━━━━━ Data section
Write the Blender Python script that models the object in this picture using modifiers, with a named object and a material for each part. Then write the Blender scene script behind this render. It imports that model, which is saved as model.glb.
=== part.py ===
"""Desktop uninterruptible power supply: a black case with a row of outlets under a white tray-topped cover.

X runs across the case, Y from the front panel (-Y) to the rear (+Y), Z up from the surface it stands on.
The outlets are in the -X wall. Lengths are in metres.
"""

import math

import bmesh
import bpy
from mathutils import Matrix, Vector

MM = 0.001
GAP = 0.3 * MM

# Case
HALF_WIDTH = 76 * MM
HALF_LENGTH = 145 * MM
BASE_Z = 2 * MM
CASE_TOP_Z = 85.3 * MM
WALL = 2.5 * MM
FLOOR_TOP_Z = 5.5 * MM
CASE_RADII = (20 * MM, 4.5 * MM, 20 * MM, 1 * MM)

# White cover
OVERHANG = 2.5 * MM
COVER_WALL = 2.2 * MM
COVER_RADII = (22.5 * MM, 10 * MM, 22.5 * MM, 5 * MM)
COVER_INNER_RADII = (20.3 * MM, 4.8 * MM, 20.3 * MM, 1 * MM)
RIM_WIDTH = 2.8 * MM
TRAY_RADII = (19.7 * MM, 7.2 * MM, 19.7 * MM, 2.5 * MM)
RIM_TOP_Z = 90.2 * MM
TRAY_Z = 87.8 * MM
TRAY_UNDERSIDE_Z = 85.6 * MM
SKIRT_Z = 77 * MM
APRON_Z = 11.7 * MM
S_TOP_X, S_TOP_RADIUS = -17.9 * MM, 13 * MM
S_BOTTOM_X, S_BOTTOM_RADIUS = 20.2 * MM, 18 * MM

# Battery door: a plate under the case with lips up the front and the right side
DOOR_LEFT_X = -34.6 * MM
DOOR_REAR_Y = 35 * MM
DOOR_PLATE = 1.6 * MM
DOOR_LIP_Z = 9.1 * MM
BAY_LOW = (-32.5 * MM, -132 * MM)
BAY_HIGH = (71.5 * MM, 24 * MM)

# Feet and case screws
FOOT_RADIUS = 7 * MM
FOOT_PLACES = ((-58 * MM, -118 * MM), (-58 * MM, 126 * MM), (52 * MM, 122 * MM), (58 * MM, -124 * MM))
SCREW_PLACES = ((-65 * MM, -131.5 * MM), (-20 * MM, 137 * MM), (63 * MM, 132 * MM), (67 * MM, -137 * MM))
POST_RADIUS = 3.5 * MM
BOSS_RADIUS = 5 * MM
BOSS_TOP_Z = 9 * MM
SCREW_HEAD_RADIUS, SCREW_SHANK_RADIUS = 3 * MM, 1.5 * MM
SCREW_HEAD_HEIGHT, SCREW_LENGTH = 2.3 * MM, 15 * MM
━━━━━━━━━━
**Job**
Extract the listing in its entirety, matching it exactly.

**The answer**
Write the Blender Python script that models the object in this picture using modifiers, with a named object and a material for each part. Then write the Blender scene script behind this render. It imports that model, which is saved as model.glb.
=== part.py ===
"""Desktop uninterruptible power supply: a black case with a row of outlets under a white tray-topped cover.

X runs across the case, Y from the front panel (-Y) to the rear (+Y), Z up from the surface it stands on.
The outlets are in the -X wall. Lengths are in metres.
"""

import math

import bmesh
import bpy
from mathutils import Matrix, Vector

MM = 0.001
GAP = 0.3 * MM

# Case
HALF_WIDTH = 76 * MM
HALF_LENGTH = 145 * MM
BASE_Z = 2 * MM
CASE_TOP_Z = 85.3 * MM
WALL = 2.5 * MM
FLOOR_TOP_Z = 5.5 * MM
CASE_RADII = (20 * MM, 4.5 * MM, 20 * MM, 1 * MM)

# White cover
OVERHANG = 2.5 * MM
COVER_WALL = 2.2 * MM
COVER_RADII = (22.5 * MM, 10 * MM, 22.5 * MM, 5 * MM)
COVER_INNER_RADII = (20.3 * MM, 4.8 * MM, 20.3 * MM, 1 * MM)
RIM_WIDTH = 2.8 * MM
TRAY_RADII = (19.7 * MM, 7.2 * MM, 19.7 * MM, 2.5 * MM)
RIM_TOP_Z = 90.2 * MM
TRAY_Z = 87.8 * MM
TRAY_UNDERSIDE_Z = 85.6 * MM
SKIRT_Z = 77 * MM
APRON_Z = 11.7 * MM
S_TOP_X, S_TOP_RADIUS = -17.9 * MM, 13 * MM
S_BOTTOM_X, S_BOTTOM_RADIUS = 20.2 * MM, 18 * MM

# Battery door: a plate under the case with lips up the front and the right side
DOOR_LEFT_X = -34.6 * MM
DOOR_REAR_Y = 35 * MM
DOOR_PLATE = 1.6 * MM
DOOR_LIP_Z = 9.1 * MM
BAY_LOW = (-32.5 * MM, -132 * MM)
BAY_HIGH = (71.5 * MM, 24 * MM)

# Feet and case screws
FOOT_RADIUS = 7 * MM
FOOT_PLACES = ((-58 * MM, -118 * MM), (-58 * MM, 126 * MM), (52 * MM, 122 * MM), (58 * MM, -124 * MM))
SCREW_PLACES = ((-65 * MM, -131.5 * MM), (-20 * MM, 137 * MM), (63 * MM, 132 * MM), (67 * MM, -137 * MM))
POST_RADIUS = 3.5 * MM
BOSS_RADIUS = 5 * MM
BOSS_TOP_Z = 9 * MM
SCREW_HEAD_RADIUS, SCREW_SHANK_RADIUS = 3 * MM, 1.5 * MM
SCREW_HEAD_HEIGHT, SCREW_LENGTH = 2.3 * MM, 15 * MM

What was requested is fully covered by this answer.